[Object modeling scripts]
■ ■ ■ ■ ■ ■ ■

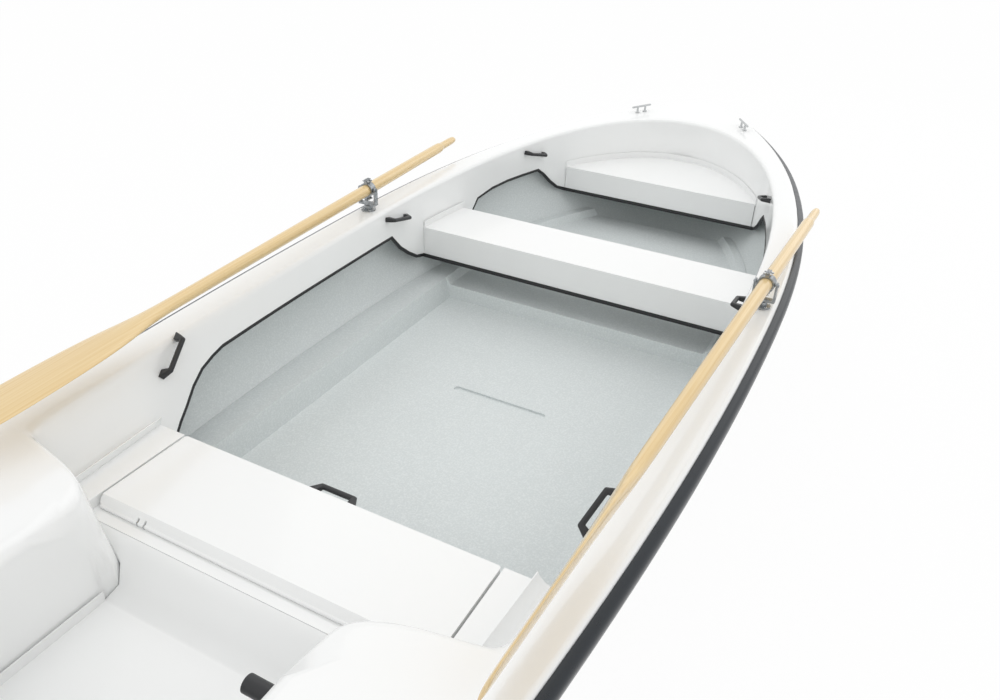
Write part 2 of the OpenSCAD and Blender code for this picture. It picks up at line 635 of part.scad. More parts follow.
// Heading of each oar as it lies stowed: its blade is this many degrees inboard
stow_port = 4;
stow_starboard = 2.1;
module fork(side, turn) {
    color(STEEL) at_lock(side) rotate([0, 0, turn]) difference() {
        union() {
            translate([0, 0, 4]) cylinder(d = stem_d, h = fork_foot, $fn = 48);
            translate([0, 0, fork_foot]) cylinder(d = 26, h = 8, $fn = 48);
            translate([-cheek_w/2, -cheek_y - cheek_t, fork_foot]) cube([cheek_w, 2*(cheek_y + cheek_t), 8]);
            for (s = [-1, 1]) {
                translate([-cheek_w/2, s*(cheek_y + cheek_t/2) - cheek_t/2, fork_foot])
                    cube([cheek_w, cheek_t, lock_h - fork_foot]);
                translate([0, s*(cheek_y + cheek_t/2), lock_h]) rotate([90, 0, 0])
                    cylinder(d = cheek_w, h = cheek_t, center = true, $fn = 48);
            }
        }
        translate([0, 0, lock_h]) rotate([90, 0, 0])
            cylinder(d = pin_d + 2*running, h = 4*cheek_y, center = true, $fn = 48);
    }
}
module oar_clamp(side, turn) {
    color(STEEL) at_lock(side, deck_z + lock_h) rotate([0, 0, turn]) difference() {
        union() {
            rotate([0, 90, 0]) cylinder(r = ring_r, h = ring_w, center = true, $fn = 64);
            translate([-ring_w/2, -6, -ring_r - ear_h]) cube([ring_w, 12, 2*(ring_r + ear_h)]);
            rotate([90, 0, 0]) cylinder(d = pin_d, h = 2*(cheek_y + cheek_t + 3), center = true, $fn = 48);
        }
        rotate([0, 90, 0]) cylinder(d = shaft_d + 2*ring_gap, h = 2*ring_w, center = true, $fn = 64);
        for (s = [-1, 1]) translate([0, 0, s*(ring_r + ear_h/2 + 30)])
            cube([2*ring_w, ear_split, 2*30 + ear_h - 14], center = true);
    }
}

// Shape of an oar, from the grip's end to the blade's tip
// Columns: distance from the grip's end, half width, half thickness
neck = oar_len - blade_len;
oar_shape = [[0, grip_d/2 - 5, grip_d/2 - 5], [6, grip_d/2, grip_d/2], [grip_len, grip_d/2, grip_d/2],
    [grip_len + 20, shaft_d/2 - 1, shaft_d/2 - 1], [oar_inboard - 60, shaft_d/2, shaft_d/2],
    [oar_inboard + 60, shaft_d/2, shaft_d/2], [neck - 120, shaft_d/2 - 3, shaft_d/2 - 3],
    [neck, 0.27*blade_w/2 + 6, 17], [neck + 0.12*blade_len, 0.52*blade_w/2, 14],
    [neck + 0.28*blade_len, 0.8*blade_w/2, 11], [neck + 0.5*blade_len, 0.95*blade_w/2, 8],
    [neck + 0.8*blade_len, blade_w/2, 6.5], [oar_len - 24, blade_w/2 - 3, 6],
    [oar_len - 6, blade_w/2 - 18, 5], [oar_len, blade_w/2 - 32, 4]];
oar_sides = 16;
module oar_body() {
    color(PINE) loft([for (row = oar_shape)
        [for (k = [0 : oar_sides - 1]) let (a = 360*(k + 0.5)/oar_sides)
            [oar_inboard - row[0], row[1]*cos(a), row[2]*sin(a)]]]);
}
module stowed_oar(side, turn, feather) {
    at_lock(side, deck_z + lock_h) rotate([0, 0, turn]) rotate([feather, 0, 0]) oar_body();
}

module socket_port() socket(1);
module socket_starboard() socket(-1);
module oarlock_port() fork(1, stow_port);
module oarlock_starboard() fork(-1, -stow_starboard);
module clamp_port() oar_clamp(1, stow_port);
module clamp_starboard() oar_clamp(-1, -stow_starboard);
module oar_port() stowed_oar(1, stow_port, 0);
module oar_starboard() stowed_oar(-1, -stow_starboard, 107);

hull_shell();
floor_pan();
keel();
bilge_runners();
gunwale_deck();
transom_cap();
bow_seat();
middle_thwart();
aft_seat();
aft_well();
lid();
lid_hinges();
lid_handle();
rubbing_strake();
cockpit_trim();
fore_trim();
handle_port_bow();
handle_port_mid();
handle_port_aft();
handle_starboard_bow();
handle_starboard_mid();
handle_starboard_aft();
bow_cleats();
well_spigot();
bow_eye();
drain_plug();
socket_port();
socket_starboard();
oarlock_port();
oarlock_starboard();
clamp_port();
clamp_starboard();
oar_port();
oar_starboard();
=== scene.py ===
"""Glass fibre rowing boat: its finishes, its small fittings and the stage that it stands on."""

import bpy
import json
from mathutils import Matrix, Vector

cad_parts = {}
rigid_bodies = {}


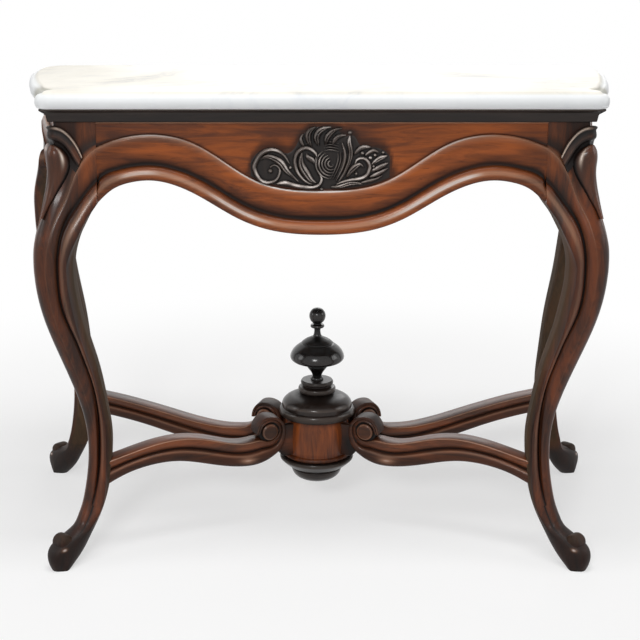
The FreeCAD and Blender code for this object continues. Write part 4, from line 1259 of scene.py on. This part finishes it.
# Name, finish, slot, level, rubbed, and the runs of (radius, height over the level).
TURNINGS = [
    ("hub_base", dark_walnut, "dark_walnut", HUB_LOW, 0.8, [
        [(12, -4), (15, -3.4), (16.5, -2)], [(18, -1.5)], [(20, -2), (31, 1.5), (40, 9), (44, 19)],
        [(42.5, 21)], [(46.5, 22.5), (53, 27), (59.5, 33), (63.5, 39), (62.5, 41.6)],
        [(57, 42.6), (41, DRUM_LOW - HUB_LOW)]]),
    ("hub_drum", walnut_drum, "walnut", DRUM_LOW, 0.04, [
        [(54, -0.5), (57.5, 1), (58.6, 4), (57, 7)], [(54, 8)],
        [(53.6, 9), (54.6, 150 - DRUM_LOW), (53.8, 178 - DRUM_LOW), (52, CAP_LOW - 6 - DRUM_LOW)],
        [(50.5, CAP_LOW - 4 - DRUM_LOW), (50.5, CAP_LOW - DRUM_LOW)]]),
    ("hub_cap", dark_walnut, "dark_walnut", CAP_LOW, 0.45, [
        [(58, -4), (61.5, -3.4), (64.4, -0.5), (65, 4), (63.4, 8.6), (61.5, 10.4)], [(60, 10.8)],
        [(60, 12), (59.4, 18.5), (55, 24.6), (46.5, 29.6), (37, 32.5), (29.5, CAP_RISE - 1)],
        [(28, CAP_RISE)]]),
    ("hub_collar", dark_walnut, "dark_walnut", 0, 0.5, [
        [(27, 230), (31, 231.5), (32, 235.5), (31, 239.5), (27.5, 241)], [(24.5, 242.4)],
        [(24.5, 243.4), (27.2, 245.4), (27.4, 249.6), (26, 252)]]),
    ("finial_mushroom", ebonised, "ebonised_wood", 0, 0.4, [
        [(8, 247), (10.4, 250), (10.8, 254), (9, 257)], [(7.8, 258)],
        [(8, 260.5), (10, 265), (14.5, 271), (17.5, 276), (18.5, 279.5)], [(19, 281)],
        [(20, 281.2), (34, 283.5), (43, 287.5), (46, 292.4), (45.2, 298), (41.5, 305), (35, 311.5),
         (28.5, 316)], [(26.5, 316.6)], [(26.6, 318.4), (22, 322.2), (14, 326.4), (8.6, 329)]]),
    ("finial_ball", ebonised, "ebonised_wood", 0, 0.4, [
        [(8, 329), (6.6, 331.4), (5.6, 335.6), (5.4, 341), (6.2, 343.6)],
        [(8.6, 344.2), (11.2, 345.2), (11.8, 347.4), (11, 349.4), (8.4, 350.4)], [(6.4, 350.8)],
        [(6.2, 351.8), (8.6, 353.4), (12.4, 358.4), (BALL, BALL_TOP - BALL), (12.1, 372),
         (7, 377.2), (0.3, BALL_TOP)]]),
]
for name, material, slot, *form in TURNINGS:
    fitted(turned(name + "_mesh", *form), name, material)
print("turned pieces:", len(TURNINGS))

# %% [markdown]
# ## Stretcher arms
# Four planks join the legs to the hub. Each is sawn to an S, moulded on both faces with a bead
# below and a band above, and its head curls round a flat boss. Rungs do the work again: they
# stand across the plank, walk along it, and then turn round the boss in a shrinking curl.

# %% Arm sections
VOLUTE = (86.0, 39.0)
DOWELLED = (82.0, 45.0)
VOLUTE_HEIGHT = 175.0
LEG_AXIS_IN = 53.0
ARM_THICK = 32.0
EYE_RADIUS = 14.0
HEAD_SHADE, HEAD_FROM, HEAD_RUN = 0.55, 0.62, 0.14
FULL_DEPTH_WIDTH = 34.0
ROOT_TOP, ROOT_LOW = 183.0, 127.0
SHINE, SHINE_PLACE, SHINE_REACH = 1.25, 38.0, 15.0
HEAD_RUNGS = [(-23, 144, -8.6, 161), (-28.6, 160, -15, 168), (-29.6, 176, -17.3, 176.6),
              (-26, 188, -14.6, 184.7), (-15, 197.7, -8, 190.7), (0, 201, 0.5, 192.3),
              (12, 197.7, 8.6, 189), (19.4, 190, 14, 184.2), (23.2, 181, 16.7, 178.2),
              (24.2, 173, 18.8, 173)]
FRONT_RUNGS = [(292, 119, 292, 162), (250, 137, 251, 171.5), (200, 146, 207, 181),
               (160, 144.5, 165, 185), (110, 132, 112, 177.5), (70, 121.5, 73, 165.5),
               (40, 117.5, 46, 161), (20, 118.5, 29, 162), (2, 124, 16, 162), (-12, 132.5, 3, 158)]
BACK_RUNGS = [(355, 149, 355, 184), (295, 143.5, 299, 179.5), (239, 135.5, 245, 172),
              (200, 127.5, 196, 163.5), (166, 120, 162, 157), (120, 111, 125, 151),
              (80, 105, 82, 147.6), (50, 106, 52, 149.5), (28, 110.5, 34, 154),
              (8, 121, 21, 162), (-9, 134, 5, 158)]


def arm_face():
    """(share from the lower edge to the upper one, depth, grime, rubbed, shine) over a face."""
    columns = []
    for t, depth in round_bead(8, BEAD_PROUD):
        glimmer = math.exp(-((t - 0.84) / 0.09) ** 2)
        shine = math.exp(-((t - 0.5) / 0.22) ** 2)
        columns.append((0.52 * t, depth, 0.72 - 0.5 * glimmer, 0.55 * glimmer, shine))
    columns.append((0.55, 7.2, 1.0, 0.0, 0.0))
    for step in range(7):
        t = step / 6
        depth = 5.6 * (1 - math.sin(math.pi / 2 * t))
        columns.append((0.58 + 0.37 * t, depth, max(0.0, 0.9 - 2.2 * t), max(0.0, 0.1 * (t - 0.5)), 0.0))
    columns += [(0.97, 0.5, 0, 1.15, 0.0), (0.985, 1.2, 0, 0.7, 0.0), (1.0, 2.6, 0.25, 0, 0.0)]
    return columns


def arm_rings(rungs):
    """Sections of a plank and its head: both faces, with a crown above and the edge below."""
    rings = []
    lines = batten(rungs + HEAD_RUNGS, 150)
    for number, (low_x, low_z, top_x, top_z) in enumerate(lines):
        shade = HEAD_SHADE * smooth_step((number / len(lines) - HEAD_FROM) / HEAD_RUN)
        low, top = np.array((low_x, low_z)), np.array((top_x, top_z))
        width = float(np.linalg.norm(top - low))
        scale = min(1.0, width / FULL_DEPTH_WIDTH)
        near = math.exp(-((low_x - SHINE_PLACE) / SHINE_REACH) ** 2)
        face = [(low + (top - low) * share, ARM_THICK / 2 - depth * scale,
                 max(grime, shade) * (1 - near * shine), rubbed * (1 - shade) + SHINE * near * shine)
                for share, depth, grime, rubbed, shine in arm_face()]
        ring = [(p[0], -deep, p[1], g, r, 0) for p, deep, g, r in face]
        crown = top + (top - low) / max(width, 1) * 0.8
        ring.append((crown[0], 0.0, crown[1], max(0.35, shade), 0, 0))
        ring += [(p[0], deep, p[1], g, r, 0) for p, deep, g, r in reversed(face)]
        ring.append((low[0], 0.0, low[1], 0.8, 0, 0))
        rings.append(ring)
    return closed_ends(rings)


def arm_frame(side, end, centre):
    """Start and unit direction of an arm in plan."""
    start = np.array((side * centre[0], end * centre[1]))
    goal = np.array((side * (half_width(end) - LEG_AXIS_IN), end * (POST_FACE - LEG_AXIS_IN)))
    way = (goal - start) / np.linalg.norm(goal - start)
    return start, way


def along_arm(points, side, end, centre):
    """Points of (along, across, height, paint) set on one arm."""
    start, way = arm_frame(side, end, centre)
    placed = np.array(points, float)
    along, across = placed[..., 0].copy(), placed[..., 1].copy()
    placed[..., 0] = start[0] + way[0] * along - way[1] * across
    placed[..., 1] = start[1] + way[1] * along + way[0] * across
    return placed


# %% Boss and root
# One half of the eye of a volute: (out from the middle of the plank, radius, grime, rubbed).
BOSS = [(19.0, 0.0, 0.6, 0.1), (19.0, 7.0, 0.6, 0.1), (18.8, 11.0, 0.6, 0.1), (18.0, 12.2, 0.3, 0.5),
        (16.8, EYE_RADIUS, 0.4, 0.3), (11.5, EYE_RADIUS, 1, 0), (11.0, 13.4, 1, 0), (11.0, 19.0, 1, 0)]


def boss_rings():
    """The eye of the volute: a disc on each face over a sunk web."""
    angles = [2 * math.pi * step / 40 for step in range(40)]
    return [[(radius * math.cos(angle), across, VOLUTE_HEIGHT + radius * math.sin(angle), grime, rubbed, 0)
             for angle in angles]
            for across, radius, grime, rubbed in [(-row[0], *row[1:]) for row in BOSS] + BOSS[::-1]]


def root_rings():
    """The block behind a volute that is shouldered against the drum."""
    rings = []
    for across, inset in [(-6.0, 3.0), (-5.2, 0.8), (-3.5, 0.0), (3.5, 0.0), (5.2, 0.8), (6.0, 3.0)]:
        top, low = ROOT_TOP - inset, ROOT_LOW + inset
        outline = [(-60, top), (-14, top), (-14, 145), (-18, 133), (-24, low), (-60, low)]
        rings.append([(x, across, z, 0.5 if x < -50 else 1, 0, 0) for x, z in outline])
    return closed_ends(rings)


# %% Set the four arms
for corner, side, end in CORNERS:
    name = corner + "_stretcher"
    parts = [wrap(name + part, along_arm(rings, side, end, centre)) for part, rings, centre in [
        ("_plank", arm_rings(FRONT_RUNGS if end < 0 else BACK_RUNGS), VOLUTE),
        ("_boss", boss_rings(), VOLUTE), ("_root", root_rings(), DOWELLED)]]
    arm = joined(name + "_mesh", parts)
    way = arm_frame(side, end, VOLUTE)[1] * (-1 if side == end else 1)
    turn = (0, 0, math.atan2(way[1], way[0]))
    wood = walnut("walnut_arm_" + corner, (138, 72, 34), (48, 28, 17), GRIME, CREST, turn)
    fitted(arm, name, wood)
print("stretcher arms: 4")

# %% [markdown]
# ## Marble slab
# The slab is sawn to a plan with small lobed corners in front and sides that swell towards the
# back. Its edges are rubbed round. The plan is one ring; rings set in and up from it make the
# rounds, and the last ones close on the middle of the top and of the underside.

# %% Slab
SLAB_LOBE = [(406, -225), (420, -219), (426, -204), (424, -187), (415, -171)]
SLAB_SIDE = [(415, -171), (430, -152), (439, -125), (455, -65), (469, 0), (482, 75), (487, 135),
             (483, 182), (464, 214), (436, 225)]
SLAB_EDGE = [(14, 740), (6, 740), (2.6, 741.2), (0.8, 744), (0, 748), (0, 751), (0.6, 754.6),
             (2, 757.6), (4, 759.6), (5.4, 760.2), (7, 760.0), (9, 760.5), (11.5, 762.2),
             (13.6, 764.2), (15, 764.8), (17, 765)]
SLAB_HALF_DEPTH = 225.0
NOTCH, NOTCH_REACH = -140, 36


def slab_plan():
    """The outline of the slab, anticlockwise from the middle of the front."""
    front = [(x, -SLAB_HALF_DEPTH) for x in np.linspace(0, 404, 24)]
    back = [(x, SLAB_HALF_DEPTH) for x in np.linspace(430, 0, 24)]
    right = [*front, *batten(SLAB_LOBE, 26)[:-1], *batten(SLAB_SIDE, 90), *back]
    left = [(-x, y) for x, y in reversed(right[1:-1])]
    return np.array(right + left, float)


def inward_normals(plan):
    """Unit normals that point into the outline, softened so that an inset stays clean."""
    ahead = np.roll(plan, -1, axis=0) - np.roll(plan, 1, axis=0)
    normal = np.stack([-ahead[:, 1], ahead[:, 0]], axis=1)
    normal /= np.linalg.norm(normal, axis=1, keepdims=True)
    for _ in range(3):
        normal = np.roll(normal, 1, axis=0) + 2 * normal + np.roll(normal, -1, axis=0)
        normal /= np.linalg.norm(normal, axis=1, keepdims=True)
    return normal


def notch_shade(x, y, inset):
    """Dirt on the edge in the notches behind the lobes."""
    return 0.8 * math.exp(-((y - NOTCH) / NOTCH_REACH) ** 2) if abs(x) > 400 and inset < 12 else 0


def slab_rings():
    """The plan set in and up round the edge, closed on the middle of each face."""
    plan = slab_plan()
    normal = inward_normals(plan)
    return closed_ends([[(x, y, height, notch_shade(x, y, inset), 0, 0)
                         for x, y in plan + normal * inset] for inset, height in SLAB_EDGE])


slab = wrap("slab_mesh", slab_rings())
fitted(slab, "marble_top", marble, "slab")
print("slab:", len(slab.data.polygons), "faces")

# %% [markdown]
# ## What holds it together
# Back rail, top strip, glue blocks, bearers, dowels and screws are right as the frame has them,
# so they only get their bare woods and steel, with the grain along each piece.

# %% Carcase woods
CARCASE = [
    (deal_x, "secondary_wood", ["back_rail", "back_top_strip"]),
    (deal_y, "secondary_wood", ["left_bearer", "right_bearer"]),
    (beech, "beech", ["rail_dowels", "leg_stretcher_dowels", "hub_stretcher_dowels", "hub_pin"]),
    (steel, "screw_steel", ["glue_block_screws", "bearer_screws"]),
    (deal_z, "secondary_wood", [corner + "_glue_block" for corner, side, end in CORNERS]),
]
for material, slot, names in CARCASE:
    for name in names:
        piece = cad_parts[name]
        piece.data.materials.clear()
        piece.data.materials.append(material)
print("carcase pieces:", sum(len(names) for _, _, names in CARCASE))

■ ■ ■ ■ ■ ■ ■

**Description of the task:**
Using the data above, transcribe the lines that run from the line with "hull_shell();" to the line with "from mathutils import Matrix, Vector", both ends kept, and output nothing else.

**Solution below:**
hull_shell();
floor_pan();
keel();
bilge_runners();
gunwale_deck();
transom_cap();
bow_seat();
middle_thwart();
aft_seat();
aft_well();
lid();
lid_hinges();
lid_handle();
rubbing_strake();
cockpit_trim();
fore_trim();
handle_port_bow();
handle_port_mid();
handle_port_aft();
handle_starboard_bow();
handle_starboard_mid();
handle_starboard_aft();
bow_cleats();
well_spigot();
bow_eye();
drain_plug();
socket_port();
socket_starboard();
oarlock_port();
oarlock_starboard();
clamp_port();
clamp_starboard();
oar_port();
oar_starboard();
=== scene.py ===
"""Glass fibre rowing boat: its finishes, its small fittings and the stage that it stands on."""

import bpy
import json
from mathutils import Matrix, Vector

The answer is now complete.